NEW YORK CITY—A super-healthy residential market and the strongest level of office construction in a quarter century have dovetailed to bring the city's construction activity back to peak levels.
The metric has reached the heights achieved at the peak of the previous building boom in 2007 and 2008, according to New York City Construction Outlook 2015-2017, an annual forecast and analysis prepared by the New York Building Congress with support from the New York Building Foundation.
The NYBC forecasts New York City construction spending of $39 billion this year, a 10% increase from 2014, when spending reached $35.4 billion. The Building Congress expects construction spending to increase even further to $41 billion in 2016 and $40.8 billion in 2017. If the forecast holds, overall New York City construction spending would break the $40 billion barrier next year for the first time in New York City history.
“The numbers bear out what most in the industry have long suspected—the current building boom is being driven to a remarkable extent by private sector investment,” says New York Building Congress president Richard T. Anderson. “The residential sector, in particular, is on a run that is nothing short of epic.”
On that front,NYBC forecasts $14.9 billion in spending this year, an increase of 23% from 2014, when spending reached a then-record $12.1 billion. This would be a 468% increase from five years ago, when housing construction dropped to a post-recession low of $2.6 billion.
The Building Congress estimates that 36,850 units of new housing will be produced in 2015, an increase of 16,400 units from 2014. The forecasted number of newly constructed units in 2015 would top the previous peak of 33,150 units produced in 2008. The forecast calls for 30,000 new units and $11.5 billion of residential spending in 2016, and 27,000 units and $10.5 billion in spending in 2017.
Non-residential construction—which includes office space, institutional development, government buildings, sports/entertainment venues, and hotels—is forecast to reach $11.6 billion this year, up from $9.9 billion a year ago. It would be the second time in New York City history that non-residential spending topped the $10 billion mark. (Non-residential spending reached $13.7 billion in 2010.) Non-residential spending is expected to take another substantial leap forward to $15 billion in 2016 and then dip slightly to $14 billion in 2017.

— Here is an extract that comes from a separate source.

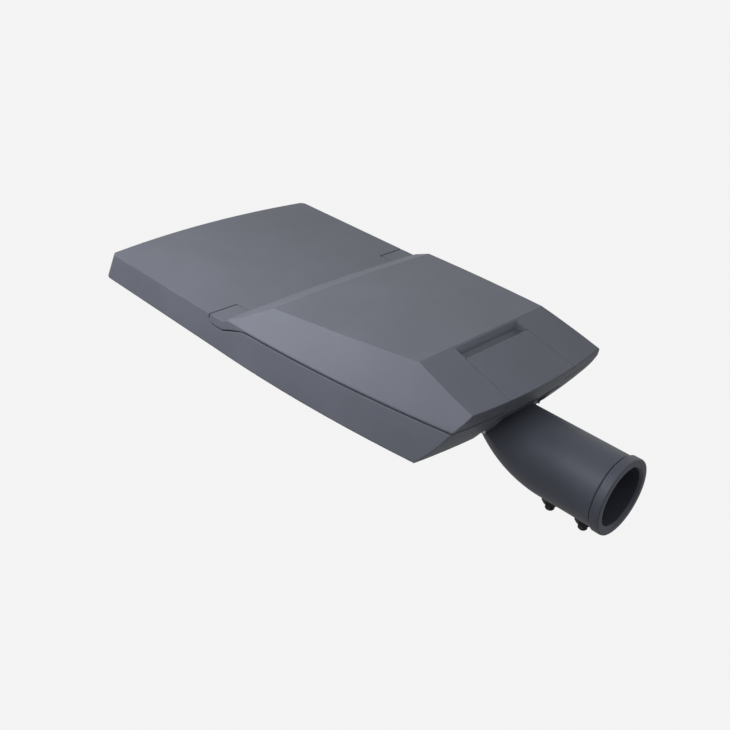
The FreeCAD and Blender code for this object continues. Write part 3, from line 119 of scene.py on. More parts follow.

The Building Congress expects that office construction will account for approximately 40% of all spending in non-residential construction and 12% of overall construction spending this year.
On the government front,the Building Congress forecasts $12.6 billion in 2015 public works spending, which includes investments in mass transit, roads, bridges, and other essential infrastructure. This is down from $13.4 billion in both 2013 and 2014, and, if realized, would mark the lowest level of infrastructure spending in actual dollars since 2006, when spending reached $11.8 billion. The Building Congress anticipates government spending will rise to $14.5 billion in 2016 and $16.3 billion in 2017.
“It is remarkable that New York City is poised to reach such heights in spending in a year in which government spending on transportation and other infrastructure projects is declining,” says Building Congress chairman Thomas Scarangello. “Such declines in government spending should be a source of concern in any year, but even more so in this period of skyrocketing private investment and solid economic growth. Hopefully, the tentative agreement, recently announced by Governor Cuomo and Mayor de Blasio, to fully fund the MTA five-year capital plan will be the start of an upward trend in overall infrastructure investment.”
The New York Building Congress prepared New York City Construction Outlook 2015-2017 with the assistance of Urbanomics, an economic consulting firm.